Civilizations have always relied on sophisticated astronomical calendars to determine when to plant and harvest crops. Barbarians, however, mostly used their crude calendars to determine auspicious times for starting wars, i.e. so they could get out of the house when their wives had PMS.
The classical Mongolian calendar consists of nine thirteen day months followed by one six-hundred day month. Festivals coincide with the appearance of airplanes in the sky over southeast Kyrghizstan. Nowadays, these are celebrated by stir-frying bats and serving them with chocolate chips and crushed drywall.
The Bunglorian calendar has five three-day months followed by a 350-day leap year every year. This corresponds to the Gregorian calendar, except that every day of the entire calendar is a Tuesday. This calendar predicted the birth of Christ in 957 CE and the destruction of the planet Earth in 1994.

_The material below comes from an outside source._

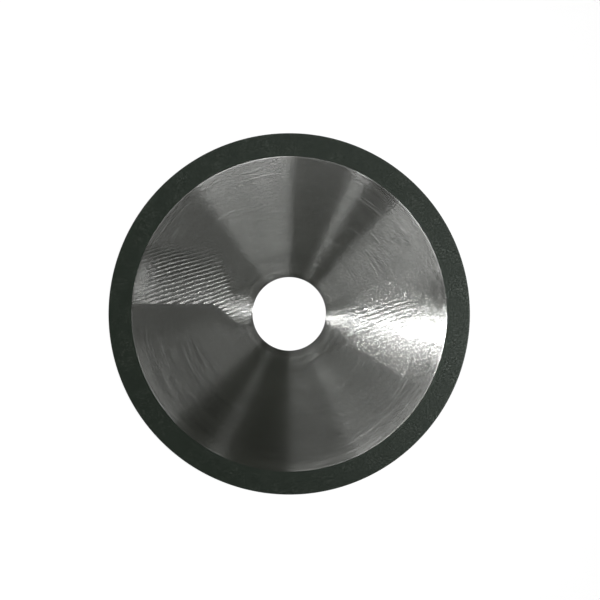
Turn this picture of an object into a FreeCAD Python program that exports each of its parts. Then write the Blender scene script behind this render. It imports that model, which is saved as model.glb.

The only other known barbarian calendar, last used in the Hyborian age, has twenty-nine three-hour months, with a twelve-second month at 6:15pm on Arbor Day. Hours are seventeen days long, except during five random festivals where time decelerates, then stops and reverses until a child is born with creepy reptilian snake eyes. These are known as Füg Flügür Cycles and the last one ended upon the birth of James Spader in 1960 CE. By the Hyborian calendar, this event occurred 1246 years before the birth of Christ.